- Data -
* begin *

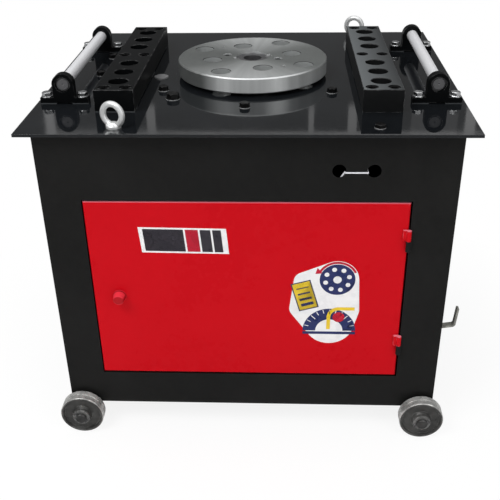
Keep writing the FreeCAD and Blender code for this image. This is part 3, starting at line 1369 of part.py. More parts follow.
def cable_strap():
    """White strap that runs from one cable hole to the other and slants away behind the first."""
    inset = CABLE_HOLE_RADIUS - STRAP_RIM_GAP - STRAP_THICK
    x = (CABLE_HOLE_X[0] + inset, CABLE_HOLE_X[1] - inset)
    front = -CABINET_Y - SEAL_GAP - STRAP_THICK
    behind = (-INNER_Y + SEAL_GAP, -INNER_Y + SEAL_GAP + STRAP_THICK)
    tail = behind[1] + STRAP_TAIL
    level = CABLE_HOLE_Z - STRAP_DROP
    z = around(level, STRAP_WIDTH)
    loop = block(x, (front, tail), z)
    loop = loop.cut(block((x[0] + STRAP_THICK, x[1] - STRAP_THICK), (front + STRAP_THICK, tail), z))
    loop = loop.cut(block((x[0], x[0] + STRAP_THICK), (behind[1], tail), z))
    slant = block((x[0] - STRAP_SLANT_LENGTH, x[0] + STRAP_THICK), behind, z)
    slant.rotate(V(x[0], 0, level), BACK, -STRAP_SLANT)
    return fused([loop, slant])


def cable_hook():
    """Flat strip that rises a little from the side panel and bends up, to hang the mains cable on."""
    rise = math.radians(HOOK_RISE)
    lean = math.radians(HOOK_LEAN)
    along = V(math.cos(rise), 0, math.sin(rise))
    upward = V(math.sin(lean), 0, math.cos(lean))
    above = V(-along.z, 0, along.x)
    inside = V(-upward.z, 0, upward.x)
    heel = V(CABINET_X, HOOK_FRONT, HOOK_LEVEL)
    corner = heel + along * HOOK_REACH
    tip = corner + upward * HOOK_UPRIGHT
    inner_corner = corner + (above + inside) * (HOOK_THICK / (1 + above.dot(inside)))
    inner_heel = heel + UP * (HOOK_THICK / along.x)
    outline = [heel, corner, tip, tip + inside * HOOK_THICK, inner_corner, inner_heel]
    strip = prism(outline, V(0, HOOK_WIDTH, 0))
    for point, radius in ((corner, HOOK_BEND), (inner_corner, HOOK_BEND - HOOK_THICK)):
        bend = [
            edge for edge in strip.Edges
            if edge.BoundBox.YLength > HOOK_WIDTH - NEAR and abs(edge.CenterOfMass.x - point.x) < NEAR
            and abs(edge.CenterOfMass.z - point.z) < NEAR
        ]
        strip = strip.makeFillet(radius, bend)
    return strip


def control_box():
    """Shallow steel box on the right side panel, open towards the middle of the cabinet."""
    x = (INNER_X - CONTROL_BOX_DEPTH, INNER_X)
    outer = block(x, (CONTROL_BOX_FRONT, CONTROL_BOX_BACK), (CONTROL_BOX_LOW, CONTROL_BOX_HIGH))
    wall = CONTROL_BOX_WALL
    inner = block(
        (x[0], x[1] - wall), (CONTROL_BOX_FRONT + wall, CONTROL_BOX_BACK - wall),
        (CONTROL_BOX_LOW + wall, CONTROL_BOX_HIGH - wall))
    return outer.cut(inner)


def control_box_lid():
    x = INNER_X - CONTROL_BOX_DEPTH
    wall = CONTROL_BOX_WALL
    cover = block((x - wall, x), (CONTROL_BOX_FRONT, CONTROL_BOX_BACK), (CONTROL_BOX_LOW, CONTROL_BOX_HIGH))
    lip = block(
        (x, x + CONTROL_LID_LIP), (CONTROL_BOX_FRONT + wall, CONTROL_BOX_BACK - wall),
        (CONTROL_BOX_LOW + wall, CONTROL_BOX_HIGH - wall))
    hollow = block(
        (x, x + CONTROL_LID_LIP), (CONTROL_BOX_FRONT + 2 * wall, CONTROL_BOX_BACK - 2 * wall),
        (CONTROL_BOX_LOW + 2 * wall, CONTROL_BOX_HIGH - 2 * wall))
    return fused([cover, lip.cut(hollow)])


# Running gear
def wheel(side, end):
    """Cast wheel with a dished face, a hub that stands out and a grooved tread, front outwards."""
    bore = AXLE_RADIUS + RUNNING_GAP
    rim_inner = WHEEL_RADIUS - WHEEL_RIM
    dish_floor = WHEEL_WIDTH - WHEEL_DISH
    hub_face = WHEEL_WIDTH + WHEEL_HUB_RISE
    groove = (WHEEL_WIDTH - WHEEL_GROOVE_WIDTH) / 2
    profile = [
        (bore, 0.0),
        (WHEEL_RADIUS - WHEEL_CHAMFER, 0.0),
        (WHEEL_RADIUS, WHEEL_CHAMFER),
        (WHEEL_RADIUS, groove),
        (WHEEL_RADIUS - WHEEL_GROOVE_DEPTH, groove),
        (WHEEL_RADIUS - WHEEL_GROOVE_DEPTH, groove + WHEEL_GROOVE_WIDTH),
        (WHEEL_RADIUS, groove + WHEEL_GROOVE_WIDTH),
        (WHEEL_RADIUS, WHEEL_WIDTH - WHEEL_CHAMFER),
        (WHEEL_RADIUS - WHEEL_CHAMFER, WHEEL_WIDTH),
        (rim_inner, WHEEL_WIDTH),
        (rim_inner - WHEEL_DISH / 2, dish_floor),
        (WHEEL_HUB_RADIUS + WHEEL_HUB_FLARE, dish_floor),
        (WHEEL_HUB_RADIUS, WHEEL_WIDTH),
        (WHEEL_HUB_RADIUS, hub_face),
        (bore, hub_face),
    ]
    shape = turned(profile, 0, 0)
    shape.rotate(V(0, 0, 0), RIGHT, -end * 90)
    shape.translate(V(side * WHEEL_X, end * WHEEL_BACK, WHEEL_RADIUS))
    return shape


def outer_washer_y():
    """Distances of the outer washers' two faces from the middle."""
    start = HUB_FRONT + WASHER_GAP
    return start, start + WASHER_THICK


def split_pin(side, end):
    angle = math.radians(SPLIT_PIN_ANGLES["left" if side < 0 else "right"])
    reach = V(math.cos(angle), 0, math.sin(angle)) * (SPLIT_PIN_LENGTH / 2)
    y = outer_washer_y()[1] + WASHER_GAP + SPLIT_PIN_RADIUS
    middle = V(side * WHEEL_X, end * y, WHEEL_RADIUS)
    return rod(SPLIT_PIN_RADIUS, middle - reach, middle + reach)


def corners():
    return [(side, end) for side in (-1, 1) for end in (-1, 1)]


def axles():
    """Two through axles under the cabinet, drilled for the split pins."""
    rods = []
    for side in (-1, 1):
        x = side * WHEEL_X
        axle = rod(AXLE_RADIUS, V(x, -AXLE_END, WHEEL_RADIUS), V(x, AXLE_END, WHEEL_RADIUS))
        axle = axle.makeChamfer(AXLE_CHAMFER, end_rims(axle, AXLE_END))
        rods.append(axle.cut([split_pin(side, end) for end in (-1, 1)]))
    return rods


def axle_lugs():
    """Lugs welded under the base plate, one beside each wheel."""
    lugs = []
    for side, end in corners():
        x = side * WHEEL_X
        y = (end * (CABINET_Y - LUG_LENGTH), end * CABINET_Y)
        hanger = block(around(x, 2 * LUG_RADIUS), y, (WHEEL_RADIUS, CABINET_BOTTOM))
        eye = rod(LUG_RADIUS, V(x, y[0], WHEEL_RADIUS), V(x, y[1], WHEEL_RADIUS))
        bore = rod(AXLE_RADIUS, V(x, y[0], WHEEL_RADIUS), V(x, y[1], WHEEL_RADIUS))
        below = block(around(x, 2 * LUG_RADIUS), y, (0.0, CABINET_BOTTOM))
        lugs.append(fused([hanger, eye]).common(below).cut(bore))
    return lugs


def wheel_washers():
    """Washers alike on both sides of each wheel."""
    washers = []
    starts = [CABINET_Y + i * WASHER_THICK for i in range(INNER_WASHERS)]
    starts.append(outer_washer_y()[0])
    for side, end in corners():
        x = side * WHEEL_X
        for start in starts:
            near = V(x, end * start, WHEEL_RADIUS)
            far = V(x, end * (start + WASHER_THICK), WHEEL_RADIUS)
            washers.append(rod(WASHER_RADIUS, near, far).cut(rod(AXLE_RADIUS, near, far)))
    return washers


def model():
    """Every node of the machine with its solids."""
    nodes = {
        "table_plate": [table_plate()],
        "left_hole_bar": [hole_bar(-1)],
        "right_hole_bar": [hole_bar(1)],
        "hole_bar_screws": hole_bar_screws(),
        "backing_strips": backing_strips(),
        "roller_block_bolts": roller_block_bolts(),
        "left_roller": roller(-1),
        "right_roller": roller(1),
        "gearbox_bolts": gearbox_bolts(),
        "hanger_bolts": hanger_bolts(),
        "oil_filler_plug": [oil_filler_plug()],
        "eye_bolts": [eye_bolt(x, y) for x, y in eye_places()],
        "corner_screws": corner_screws(),
        "working_disc": [working_disc()],
        "disc_keys": disc_keys(),
        "disc_screws": disc_screws(),
        "spindle": [spindle()],
        "output_gear": [output_gear()],
        "intermediate_gear": [intermediate_gear()],
        "intermediate_shaft": [intermediate_shaft()],
        "input_shaft": [input_shaft()],
        "shaft_bearings": shaft_bearings(),
        "gearbox_cover": [gearbox_cover()],
        "gearbox_case": [gearbox_case()],
        "gearbox_case_bolts": gearbox_case_bolts(),
        "input_pulley": [input_pulley()],
        "motor_pulley": [motor_pulley()],
        "v_belts": v_belts(),
        "motor_housing": [motor_housing()],
        "motor_bolts": motor_bolts(),
        "motor_hanger": [motor_hanger()],
        "fan_cover": [fan_cover()],
        "motor_fan": [motor_fan()],
        "motor_shaft": [motor_shaft()],
        "cabinet_frame": cabinet_frame(),
        "base_plate": [base_plate()],
        "front_panel": [front_panel()],
        "left_side_panel": [side_panel(-1)],
        "right_side_panel": [side_panel(1)],
        "rear_panel": [rear_panel()],
        "door": [door()],
        "frame_hinges": frame_hinges(),
        "door_knob": [door_knob()],
        "latch_cam": [latch_cam()],
        "cable_strap": [cable_strap()],
        "cable_hook": [cable_hook()],
        "control_box": [control_box()],
        "control_box_lid": [control_box_lid()],
        "axles": axles(),
        "axle_lugs": axle_lugs(),
        "wheel_washers": wheel_washers(),
        "split_pins": [split_pin(side, end) for side, end in corners()],
    }
    for side, end in corners():
        place = ("front_" if end < 0 else "rear_") + ("left" if side < 0 else "right")
        nodes["roller_block_" + place] = [roller_block(side, end)]
        nodes["wheel_" + place] = [wheel(side, end)]
    return nodes


os.makedirs("parts", exist_ok=True)
for name, solids in model().items():
    shape = solids[0] if len(solids) == 1 else Part.Compound(solids)
    shape.exportStep("parts/" + name + ".step")
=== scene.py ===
# %% [markdown]
# Rebar bending machine. A black sheet-steel cabinet on four cast wheels carries a bending
# table. A steel disc with eight pin holes turns in the middle of the table, and two fixed
# bars with rows of pin holes and two loose rollers hold the rebar beside it. This lesson
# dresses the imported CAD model: the shapes of the big parts are already right, so most of
# the work is in materials, and in the few pieces that the CAD only sketches.

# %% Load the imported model
import math

import bmesh
import bpy
from mathutils import Matrix, Vector, geometry


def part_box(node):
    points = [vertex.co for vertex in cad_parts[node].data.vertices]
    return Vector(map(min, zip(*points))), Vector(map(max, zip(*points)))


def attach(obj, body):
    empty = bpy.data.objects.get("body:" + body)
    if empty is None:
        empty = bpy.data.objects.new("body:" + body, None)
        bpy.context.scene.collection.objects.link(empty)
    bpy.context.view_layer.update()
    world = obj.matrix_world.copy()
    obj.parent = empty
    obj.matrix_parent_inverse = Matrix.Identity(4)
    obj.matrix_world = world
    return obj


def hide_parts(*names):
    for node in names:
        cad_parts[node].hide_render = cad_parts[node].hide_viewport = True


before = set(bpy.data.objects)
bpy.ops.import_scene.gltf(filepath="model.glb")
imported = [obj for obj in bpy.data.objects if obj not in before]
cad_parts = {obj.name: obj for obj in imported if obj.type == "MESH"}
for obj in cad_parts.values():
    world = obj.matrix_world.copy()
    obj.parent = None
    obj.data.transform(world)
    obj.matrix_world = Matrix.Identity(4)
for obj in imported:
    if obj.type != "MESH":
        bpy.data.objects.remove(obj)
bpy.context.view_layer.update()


def linked(name, data):
    """Makes an object of its data and puts it in the scene."""
    made = bpy.data.objects.new(name, data)
    bpy.context.scene.collection.objects.link(made)
    return made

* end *

In the listing above, find the line with "return nodes" and the line with "obj.matrix_world = Matrix.Identity(4)", then print exactly those two lines and every line between them, and nothing more.

    return nodes


os.makedirs("parts", exist_ok=True)
for name, solids in model().items():
    shape = solids[0] if len(solids) == 1 else Part.Compound(solids)
    shape.exportStep("parts/" + name + ".step")
=== scene.py ===
# %% [markdown]
# Rebar bending machine. A black sheet-steel cabinet on four cast wheels carries a bending
# table. A steel disc with eight pin holes turns in the middle of the table, and two fixed
# bars with rows of pin holes and two loose rollers hold the rebar beside it. This lesson
# dresses the imported CAD model: the shapes of the big parts are already right, so most of
# the work is in materials, and in the few pieces that the CAD only sketches.

# %% Load the imported model
import math

import bmesh
import bpy
from mathutils import Matrix, Vector, geometry


def part_box(node):
    points = [vertex.co for vertex in cad_parts[node].data.vertices]
    return Vector(map(min, zip(*points))), Vector(map(max, zip(*points)))


def attach(obj, body):
    empty = bpy.data.objects.get("body:" + body)
    if empty is None:
        empty = bpy.data.objects.new("body:" + body, None)
        bpy.context.scene.collection.objects.link(empty)
    bpy.context.view_layer.update()
    world = obj.matrix_world.copy()
    obj.parent = empty
    obj.matrix_parent_inverse = Matrix.Identity(4)
    obj.matrix_world = world
    return obj


def hide_parts(*names):
    for node in names:
        cad_parts[node].hide_render = cad_parts[node].hide_viewport = True


before = set(bpy.data.objects)
bpy.ops.import_scene.gltf(filepath="model.glb")
imported = [obj for obj in bpy.data.objects if obj not in before]
cad_parts = {obj.name: obj for obj in imported if obj.type == "MESH"}
for obj in cad_parts.values():
    world = obj.matrix_world.copy()
    obj.parent = None
    obj.data.transform(world)
    obj.matrix_world = Matrix.Identity(4)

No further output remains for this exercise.